From budgeting missteps and impulse purchases to inadequate contingency planning and much more, nobody is immune to financial faux pas.
You might be financially savvy, but chances are you are still making bad decisions. From budgeting missteps and impulse purchases to inadequate contingency planning and much more, nobody is immune to financial faux pas.
It is not wrong to make mistakes. A process of self-discovery and learning is often the best way to learn financial management that best suits you.
However, life insurance is one instrument that leaves little room for mistakes, as the brunt of it is often felt by your dependents. As a risk management tool, life insurance seeks to secure the financial interests of your loved ones in your absence and therefore, it is absolutely critical to avoid any mistakes, big or small.
So, what are the common mistakes and how can you avoid them to make a fool-proof purchase? Let’s take a look:
Not buying a term insurance
People lay a higher emphasis on multiplying their money and often end up buying life insurance solutions for wealth accumulation and investments. They avoid buying a term plan, equipped with excuses like the existing investment-linked insurance products offer a life cover or that they have created enough corpus through other instruments.
However, what most people don’t realize is that the fundamental objective of a term plan is to facilitate economic continuity for your family without disrupting their financial stability. Your investments are often linked to certain goals like a child’s education, retirement, etc. One rarely creates a corpus with the objective of economic continuity for their family. So, if you have dependents, a term plan is not optional.
Not an all-in-one solution:
Life insurance is a long-term solution, wherein the policyholder rarely sees its tangible benefits as it is bought for your dependents. This absence of immediate gratification leads to people seeking ‘more’ when buying life insurance. A recurring mistake that people make is linking several goals in one solution, leading to inadequate financial provisioning. It is critical to remember that life insurance protects critical life stage-linked financial needs. So, resist the temptation to treat a single purchase as an all-in-one solution for it can derail your quality of life in the future.
Lack of full disclosure
Making incomplete disclosures is perhaps the silliest, yet the biggest mistake smart people make. They tend to believe they know what should and shouldn’t be disclosed when buying a life insurance policy. A critical part of the buying process is thorough underwriting (financial and medical) to assess the individual’s risk profile and needs. In the quest to prevent an increase in premium, people don’t make complete disclosures. Such mistakes can lead to claims being declined by the insurer, defeating the purpose of the purchase altogether.
An uninformed family
The biggest blunder of all is not keeping your dependents informed regarding your financial decisions. The core purpose of buying life insurance cannot be fulfilled if your dependents aren’t aware of the details of your policy.
Reviewing cover regularly
Considering life insurance is a long-term solution, people often believe that once purchased, your objective has been fulfilled. However, as you progress through your life stages, the financial compulsions of your life change. So, it is critical to review your life cover at least once every year.
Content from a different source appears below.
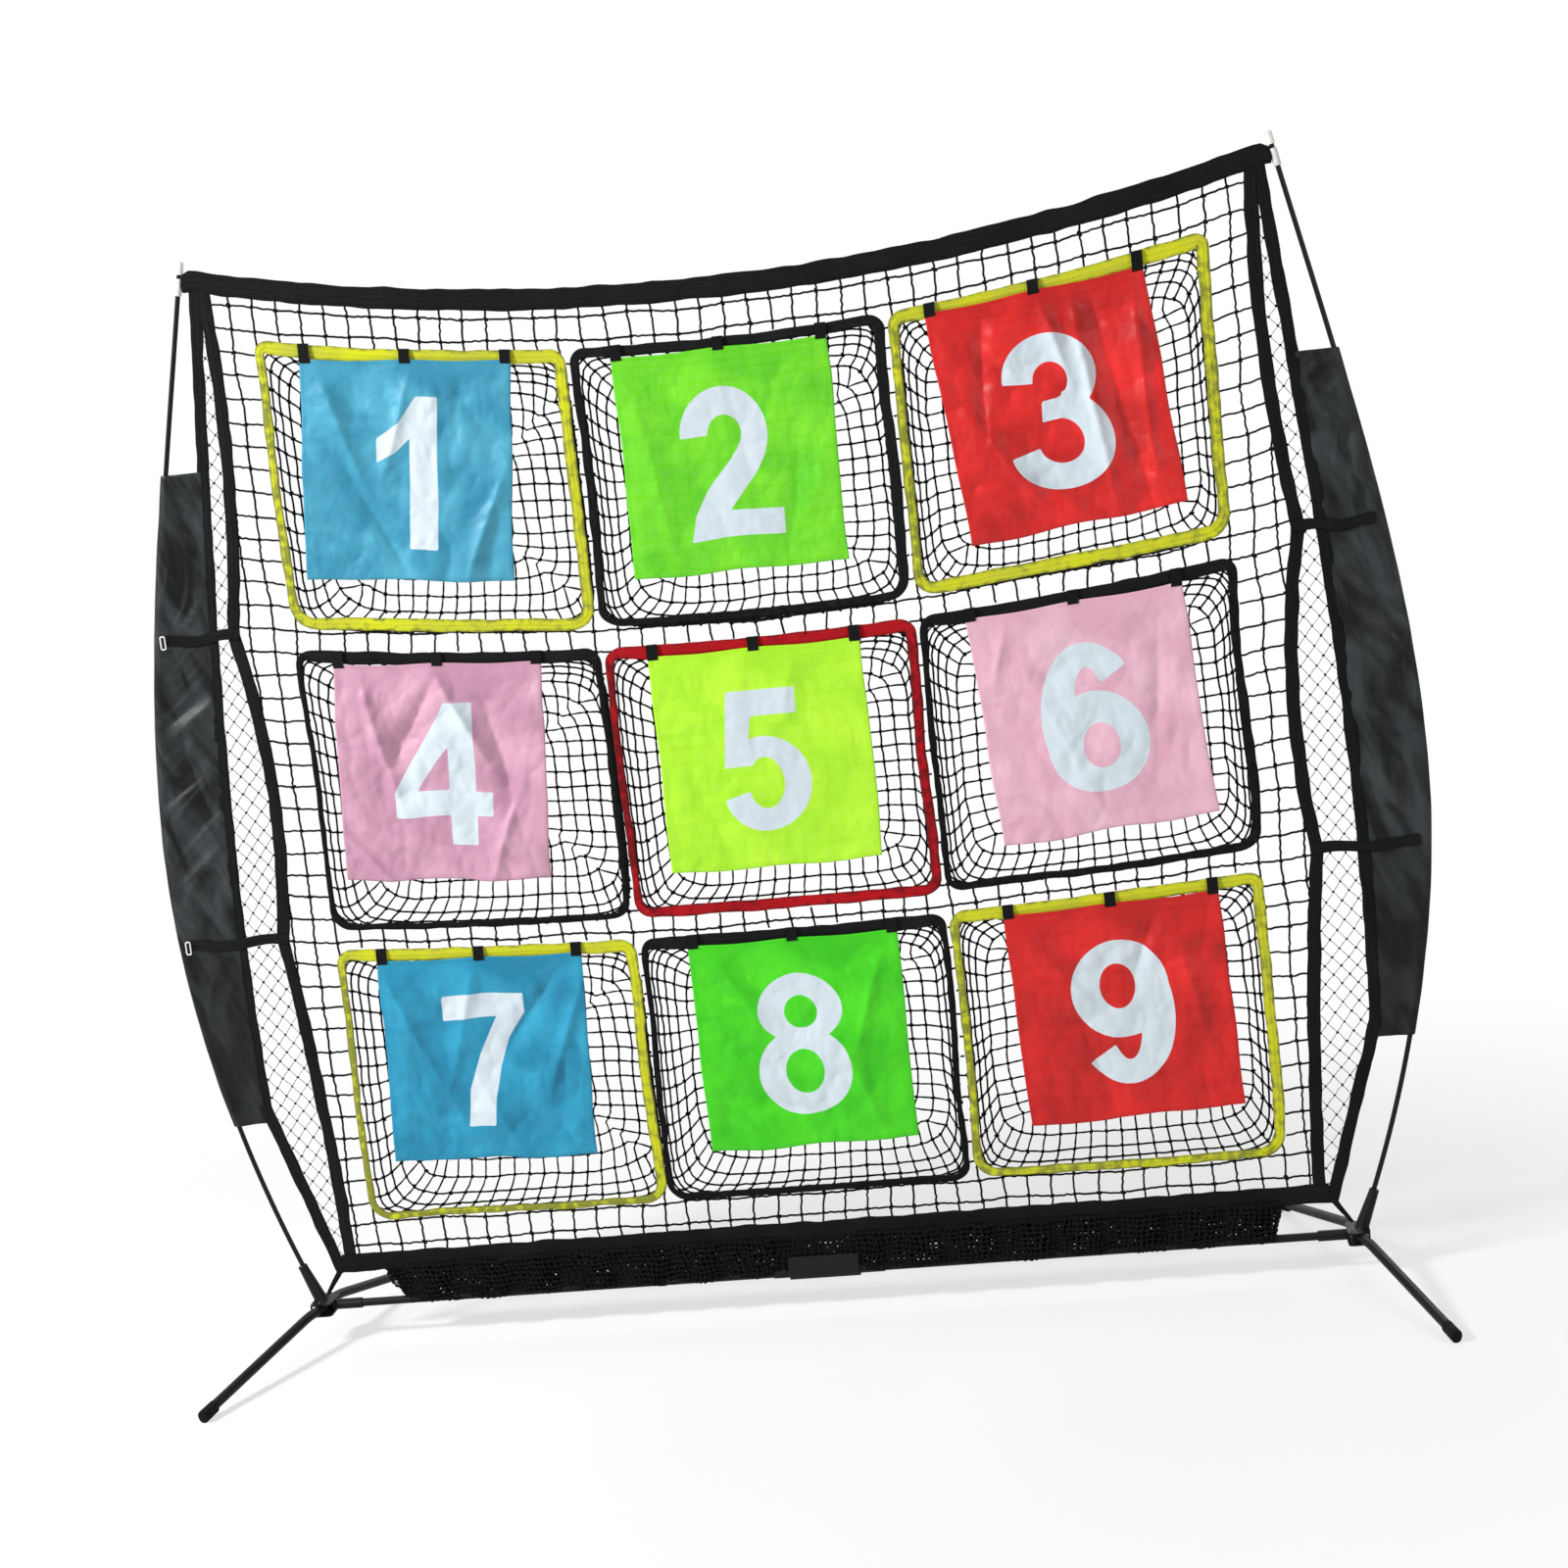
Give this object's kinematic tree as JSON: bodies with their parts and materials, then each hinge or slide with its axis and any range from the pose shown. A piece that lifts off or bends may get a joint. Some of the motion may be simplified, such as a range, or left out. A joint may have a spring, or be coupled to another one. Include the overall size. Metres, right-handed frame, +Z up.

Among the chief mistakes smart people make is drawing comparisons between insurance and other financial products. For instance, a Fixed Deposit is often compared with a guaranteed insurance plan. However, FDs and guaranteed plans serve a different purpose – one is a savings product and the other offers a wealth accumulation solution. Similarly, a Ulip is often compared with a SIP. Not only are those two not comparable, they serve different purposes and have their pros and cons.
Every financial decision has a purpose and in the case of life insurance, the objective is simple – securing the dreams and aspirations of your family. To avoid any silly mistakes, ask yourself one question – how can I facilitate financial continuity for my family in a hassle-free manner? When you answer that question, everything else will fall into place.